Situated on the Doolhof Wine Estate in Wellington, Grande Dedale is an elegantly restored Manor House that comprises 6 individually designed suites. An additional free standing thatch cottage is privately situated for honeymoons and special occasions. Outdoor activities on the estate include hiking, mountain biking, and horse riding, while the landscaped gardens, pool, and spa ensure a high level of relaxation and comfort.
Dining at Grand De Dale is an attraction on its own. Breakfast is a treat with homemade specialities and Cap Classique; light lunches and snacks are served throughout the day; and sundown aperitifs are followed by a 3-course table d’hôte menu of locally sourced game and seafood. Doolhof’s full range of wines is available for tasting and private cellar tours are available on request.
The La Petite Ferme guest suites, restaurant, and boutique winery are set on a vineyard-lined mountainside, offering unrivalled views of the beautiful Franschhoek Valley. Although La Petite Ferme lies on a working wine farm, the Vineyard Suites and Manor House are anything but rural. Adjacent to the restaurant, the Manor House rooms have a sweeping view over Merlot vineyards. Overlooking vines of Sauvignon Blanc, the Vineyard Suites are individually themed with touches of décor from Africa to France, and each has a private plunge pool.
The restaurant has been listed by Conde Nast Traveller as one of the Top 15 Best Value establishments in the world. The legendary lunches at La Petite Ferme Restaurant reflect the creative energy of the talented chefs combined with a wealth of fresh local ingredients.

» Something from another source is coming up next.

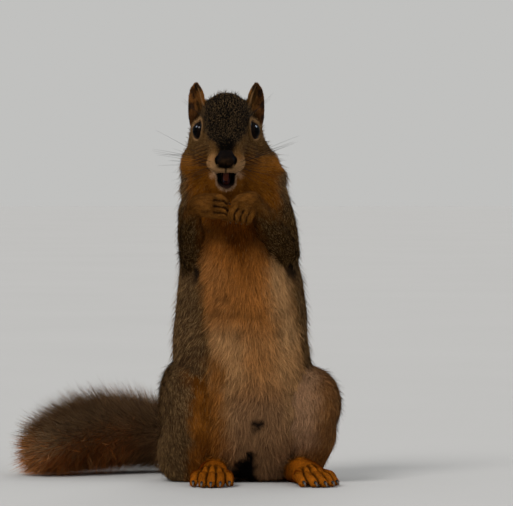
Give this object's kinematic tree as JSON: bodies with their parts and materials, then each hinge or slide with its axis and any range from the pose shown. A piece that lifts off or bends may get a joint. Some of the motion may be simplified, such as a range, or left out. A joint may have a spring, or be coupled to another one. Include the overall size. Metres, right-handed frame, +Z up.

Asara Wine Estate in Stellenbosch is home to an intimate, 5-star boutique hotel. The hotel has a relaxed atmosphere; with careful attention to detail and top class service ensuring guests enjoy a stay that is homely yet completely luxurious. Each room has a balcony with views over the vineyards, lake, or courtyard. No matter which room you choose, you’ll enjoy the atmosphere of a wine farm that is so different to everyday life.
A complimentary breakfast can be enjoyed at the lakeside restaurant, Raphael’s, while the Asara Deli offers delectable light lunches, freshly baked breads, sweet treats, and tempting handmade ice creams. Aside from the award-winning Winery, the Sansibar Whisky Lounge is an inviting sundowner spot where guests can enjoy a meal.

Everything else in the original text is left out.